NATO- an intergovernmental military alliance based on the North Atlantic Treaty which was signed on 4 April 1949. The organization constitutes a system of collective defense whereby its member states agree to mutual defense in response to an attack by any external party. NATO's headquarters is in Brussels, Belgium. NATO was little more than a political association until the Korean War galvanized the organization's member states, and an integrated military structure was built up under the direction of two U.S. supreme commanders. The course of the Cold War led to a rivalry with nations of the Warsaw Pact.

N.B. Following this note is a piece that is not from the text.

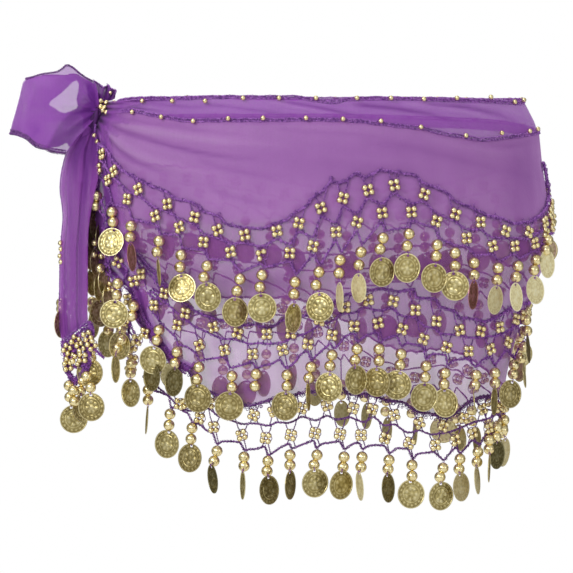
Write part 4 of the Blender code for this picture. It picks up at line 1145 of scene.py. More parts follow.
def back_tier(k, spacing):
    yarns, threads, small, big, coins = Pile(), Pile(), Pile(), Pile(), Pile()
    top, end = net_top[k - 1], BACK_TO[k]
    fine = np.arange(90.5, end, 0.5)
    ring = on_form(fine, top(fine), NET_OUT)
    along = np.concatenate([[0], np.cumsum(np.linalg.norm(np.diff(ring, axis=0), axis=1))])
    n = int(along[-1] / spacing)
    half = np.interp((np.arange(2 * n + 1)) * along[-1] / (2 * n), along, fine)
    shift = 1.0 if k == 1 else 0.0
    a_up, a_low = half[1::2], half[2:-1:2]
    seen = {}
    lift = lambda a: 21.0 * np.clip(1.0 - (np.asarray(a, float) - 90.5) / 24.0, 0.0, 1.0) if k == 3 else 0.0 * np.asarray(a, float)
    if k == 3:
        for at, down, own in BACK_SEEN:
            i = int(np.argmin(np.abs(a_low + 0.9 - at)))
            a_low[i] = at - 0.9
            seen[i] = (down, own)
        a_up = np.concatenate([[a_up[0]], (a_low[1:] + a_low[:-1]) / 2, [a_up[-1]]])
    z = lambda a, d: top(a) - d * MM + 0.8 * MM * np.sin(a * 0.9 + k)
    line = on_form(fine, z(fine, 0.0) + 1.1 * MM * np.sin(fine * 1.7), NET_OUT - 0.3 * MM)
    yarn(yarns, line, thick=0.56 * MM, spin=0.85 * MM, sides=3, step=1.3 * MM, pitch=3.4 * MM)
    picots(yarns, line, every=5.0 * MM, size=1.0 * MM)
    key = [(90.8, top(90.6) - 15.0 * MM)] + sorted([(a, z(a, 15.5)) for a in a_up] + [(a, z(a, 13.5)) for a in a_low])
    yarn(yarns, on_form([p[0] for p in key], [p[1] for p in key], NET_OUT), thick=0.46 * MM, spin=0.62 * MM, sides=3, step=1.4 * MM)
    drops = a_low + 0.9
    key = [(90.8, top(90.6) - 29.0 * MM)] + sorted([(a, z(a, 28.0)) for a in a_low] + [(a, z(a, 35.0 - lift(a))) for a in drops] + [(a + 2.2, z(a, 30.0 - 0.7 * lift(a))) for a in drops])
    yarn(yarns, on_form([p[0] for p in key], [p[1] for p in key], NET_OUT), thick=0.46 * MM, spin=0.62 * MM, sides=3, step=1.4 * MM, soft=0)
    for row, down in ((a_up, 9.0), (a_low, 21.5)):
        for a in row:
            c = on_form(a, z(a, down), NET_OUT + 0.6 * MM)
            cluster(small, yarns, c, math.radians(rng.uniform(-24, 24)), SMALL_BEAD_FAR)
    for i, a in enumerate(drops):
        if k == 1 and i == 0:
            continue
        up = float(lift(a))
        t = on_form(a, z(a, 35.0 - up), NET_OUT)
        hung = t[2]
        sway = 0.25 * rng.standard_normal()
        own = rng.choice([0.0, 0.25, 0.55, 0.95, 1.25]) * rng.choice([-1, 1])
        if a < 108:
            own = rng.uniform(-0.12, 0.12)
        elif k == 3 and a < 130:
            own = math.atan(0.7 * math.tan(math.radians(180.0 - a))) - math.pi / 2 + 0.1
        if (k == 3 and 188 < a < 240) or (k == 2 and 172 < a < 222):
            own = rng.choice([-1, 1]) * rng.uniform(1.05, 1.35)
        hang = 66.0 - up
        if i in seen:
            hang, own = float(top(a)) / MM - seen[i][0], seen[i][1]
        b1 = on_form(a + sway, z(a, hang - 25.0), 5.4 * MM, hung)
        b2 = on_form(a + sway * 1.6, z(a, hang - 16.2), 5.4 * MM, hung)
        out = 4.2 * MM + 11.2 * MM * math.sin(abs(own))
        c = on_form(a + sway * 2, z(a, hang), out, hung)
        nrm, _, _ = frame_at(c)
        yaw = math.atan2(nrm[0], -nrm[1]) + own
        strung(threads, big, coins, t, b1, b2, c, turned_to(yaw, rng.uniform(-0.12, 0.12), rng.uniform(-0.08, 0.08)), i % 3, BIG_BEAD_FAR, COINS_FAR, wear_and_shade=rng.uniform(0.6, 0.9) if k == 3 else None)
    make(f"tier{k}_back_chains", yarns, (YARN, YARN_MID, YARN_LOW)[k - 1], replaces=[f"tier{k}_net_back"])
    make(f"tier{k}_back_threads", threads, YARN)
    make(f"tier{k}_back_small_beads", small, BEAD)
    make(f"tier{k}_back_large_beads", big, BEAD)
    make(f"tier{k}_back_coins", coins, COIN, replaces=[f"tier{k}_coin_fringe_back"], attribute="relief", smooth_angle=42)
    print("BACK", k, n, "pendants", len(drops))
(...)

SALT Treaties I and II- (1969 and 1979-1986) - two rounds of talks and corresponding international treaties involving the United States and the Soviet Union the Cold War superpowers on the issue of armament control. The two rounds of talks and agreements were SALT I and SALT II. Negotiations commenced in Helsinki, Finland, in November 1969. SALT I led to the Anti-Ballistic Missile Treaty and an interim agreement between the two countries. Although SALT II resulted in an agreement in 1979, the United States chose not to ratify the treaty in response to the Soviet invasion of Afghanistan, which took place later that year. The United States eventually withdrew from SALT II in 1986. These talks were in essence a way to relieve the pressure of the Cold War and the foreboding idea of a nuclear holocaust.

Good Neighbor Policy- 1938- the foreign policy of the administration of United States President Franklin Roosevelt toward the countries of Latin America. The policy's main principle was the non-intervention and non-interference in the domestic affairs of Latin America. It also reinforced the idea that the United of States would be a “good neighbor” and engage in reciprocal exchanges with Latin American countries. Overall, the Roosevelt administration expected that this new policy would create new economic opportunities in the form of reciprocal trade agreements and reassert the influence of the United States in Latin America; however, many Latin American governments were not convinced.